Keep in mind, you don’t have to be a bona fide heavyweight to commit random acts of fatness; every guy ruthlessly smashes his face with grub at one time or another. But there’s a difference between a few extra pounds and being pudgy, husky, chubby, chunky, large, huge, massive and eventually placed in a motorized scooter.

Below, find many instances of “you know you’re fat guy when…” For more obesity-related hilarity, tune into the Season Three premiere of “Guy Code” on MTV2 at 11p/10c, and join us on Twitter with your ideas.

+ When you start thinking about your next snack before you finish the one you’re currently munching on.

+ When you have the McDonald’s Extra Value Menu memorized.

+ When the last hole on your belt no longer fits and you punch a new one.

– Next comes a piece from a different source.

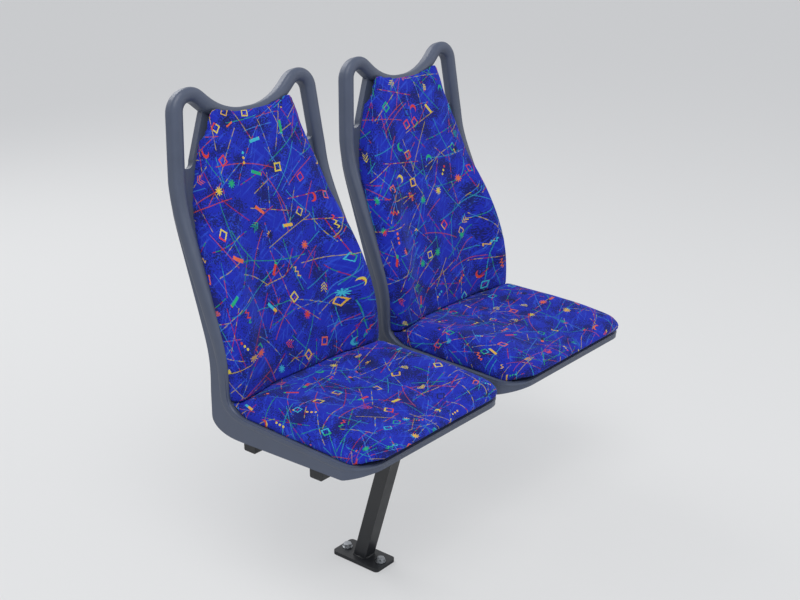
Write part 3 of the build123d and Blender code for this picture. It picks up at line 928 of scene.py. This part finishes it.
low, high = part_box("foot_plate")
middle = (low + high) / 2
spots = [(middle.x, middle.y + way * FOOT_BOLTS / 2, high.z) for way in (-1, 1)]
bolts("foot_bolts", spots, ((1, 0, 0), (0, 1, 0), (0, 0, 1)), zinc)
low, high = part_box("wall_bracket")
middle = (low + high) / 2
spots = [
    (low.x, middle.y + way * WALL_BOLTS[0] / 2, middle.z + rise * WALL_BOLTS[1] / 2)
    for way in (-1, 1)
    for rise in (-1, 1)
]
bolts("wall_bolts", spots, ((0, 1, 0), (0, 0, -1), (-1, 0, 0)), zinc)

SCREW_R = 0.0048          # pan head of a cover screw
SCREW_RISE = 0.0022       # its height
SCREW_DOME = 2.2          # the higher, the steeper its sides
SOCKET_R = 0.0018         # socket in its middle
SOCKET_FOOT = (0.85, 0.35)           # the socket's floor: shares of its radius and of the head's height
COVER_SCREWS = ((0.120, 0.326), (0.165, 0.062))      # across from the seat's middle, and up
BEHIND = 0.4              # the cover's face is looked for from this far behind


def screw_form():
    """Screw head as rings: a low dome, whose height is a sine and whose radius shrinks by a power,
    with a blind round socket in its middle."""
    turn = np.linspace(0, math.tau, 32, endpoint=False)
    rise = np.linspace(0, 1, 7)
    radii = SCREW_R - (SCREW_R - SOCKET_R) * rise ** SCREW_DOME
    radii = np.concatenate((radii, [SOCKET_R * SOCKET_FOOT[0]]))
    heights = np.concatenate((SCREW_RISE * np.sin(rise * math.pi / 2), [SCREW_RISE * SOCKET_FOOT[1]]))
    return np.stack(np.broadcast_arrays(
        radii[:, None] * np.cos(turn), radii[:, None] * np.sin(turn), heights[:, None]
    ), axis=-1)


for seat in SEAT_NAMES:
    places = []
    origin = seat_origin(seat)
    for hand in (-1, 1):
        for u, z in COVER_SCREWS:
            behind = Vector((origin[0] + hand * u, origin[1] + BEHIND, origin[2] + z))
            _, spot, out, _ = outsides["back_cover", seat].ray_cast(behind, Vector((0, -1, 0)))
            out = np.array(out)
            up = np.cross(out, (1, 0, 0))
            up = up / np.linalg.norm(up)
            places.append((spot, (np.cross(up, out), up, out)))
    fixings(f"cover_screws_{seat}", screw_form(), places, zinc)

# Stage. A pale matt floor, an evenly lit backdrop, three soft lamps, and a camera
# where the photograph was taken from.

FLOOR_HALF = 60.0         # wide enough that its edge lies outside the view
FLOOR_TONE = 0.55         # share of the backdrop's own tone in the floor as the camera sees it
floor_mesh = bpy.data.meshes.new("floor")
corners = [(x * FLOOR_HALF, y * FLOOR_HALF, 0) for x, y in ((-1, -1), (1, -1), (1, 1), (-1, 1))]
floor_mesh.from_pydata(corners, [], [(0, 1, 2, 3)])
floor = bpy.data.objects.new("floor", floor_mesh)
bpy.context.scene.collection.objects.link(floor)
pale, tree, shader = new_material("pale_floor", **{"Base Color": linear("#dddddb"), "Roughness": 0.8})
# To the camera, part of the light from the floor is the backdrop's own tone, so it stays pale far away.
BACKDROP = linear("#dfe0e2")
tone = add_node(tree, "ShaderNodeEmission", {"Color": BACKDROP, "Strength": 1.0})
share = add_node(
    tree, "ShaderNodeMath",
    {0: add_node(tree, "ShaderNodeLightPath").outputs["Is Camera Ray"], 1: FLOOR_TONE},
    operation="MULTIPLY",
)
seen = add_node(
    tree, "ShaderNodeMixShader", {0: share.outputs[0], 1: shader.outputs[0], 2: tone.outputs[0]}
)
ground = next(node for node in tree.nodes if node.type == "OUTPUT_MATERIAL")
tree.links.new(seen.outputs[0], ground.inputs[0])
floor_mesh.materials.append(pale)

# The world lights softly and evenly. Seen straight on, in gloss or through, it is the pale backdrop.
world = bpy.data.worlds.new("studio")
world.use_nodes = True
tree = world.node_tree
tree.nodes.clear()
light_path = add_node(tree, "ShaderNodeLightPath")
soft = add_node(tree, "ShaderNodeBackground", {"Color": (0.9, 0.93, 1.0, 1.0), "Strength": 0.55})
backdrop = add_node(tree, "ShaderNodeBackground", {"Color": BACKDROP, "Strength": 1.0})
direct = light_path.outputs["Is Camera Ray"]
for kind in ("Is Glossy Ray", "Is Transmission Ray"):
    direct = add_node(
        tree, "ShaderNodeMath", {0: direct, 1: light_path.outputs[kind]}, operation="MAXIMUM"
    ).outputs[0]
seen = add_node(tree, "ShaderNodeMixShader", {0: direct, 1: soft.outputs[0], 2: backdrop.outputs[0]})
tree.links.new(seen.outputs[0], add_node(tree, "ShaderNodeOutputWorld").inputs[0])
bpy.context.scene.world = world

MIDDLE = Vector((0.2, 0.05, 0.5))    # the lamps shine at it
for name, spot, size, power in (    # size in metres, power in watts
    ("key", (-1.5, -1.3, 3.7), 2.4, 92),
    ("fill", (2.6, -2.0, 1.8), 2.5, 16),
    ("rear", (0.5, 3.0, 2.6), 2.0, 45),
):
    lamp = bpy.data.lights.new(name, "AREA")
    lamp.size = size
    lamp.energy = power
    holder = bpy.data.objects.new(name, lamp)
    holder.location = spot
    holder.rotation_euler = (MIDDLE - Vector(spot)).to_track_quat("-Z", "Y").to_euler()
    bpy.context.scene.collection.objects.link(holder)

CAMERA_SPOT = Vector((-1.651, -1.445, 1.357))        # where the lens was
AIM = Vector((0.185, 0.055, 0.50))
camera = bpy.data.cameras.new("camera")
camera.lens = 55
holder = bpy.data.objects.new("camera", camera)
holder.location = CAMERA_SPOT
holder.rotation_euler = (AIM - CAMERA_SPOT).to_track_quat("-Z", "Y").to_euler()
bpy.context.scene.collection.objects.link(holder)
bpy.context.scene.camera = holder
bpy.context.scene.view_settings.view_transform = "Standard"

+ When you stare at someone else’s plate so long they eventually ask you if you’d like some.

+ When you go swimming with a t-shirt on.

+ When you shop at a “big and tall store,” and you’re under 5’10″.

+ When you fail the “belly test” and can no longer see your ding-dong.

+ When you’re completely winded after ascending one flight of stairs.

+ When you sit on a couch and use your belly as a snack tray.

+ When you’re on a first-name basis with the pizza delivery guy.

+ When you go home and your mom bakes something, she still lets you “lick the bowl.”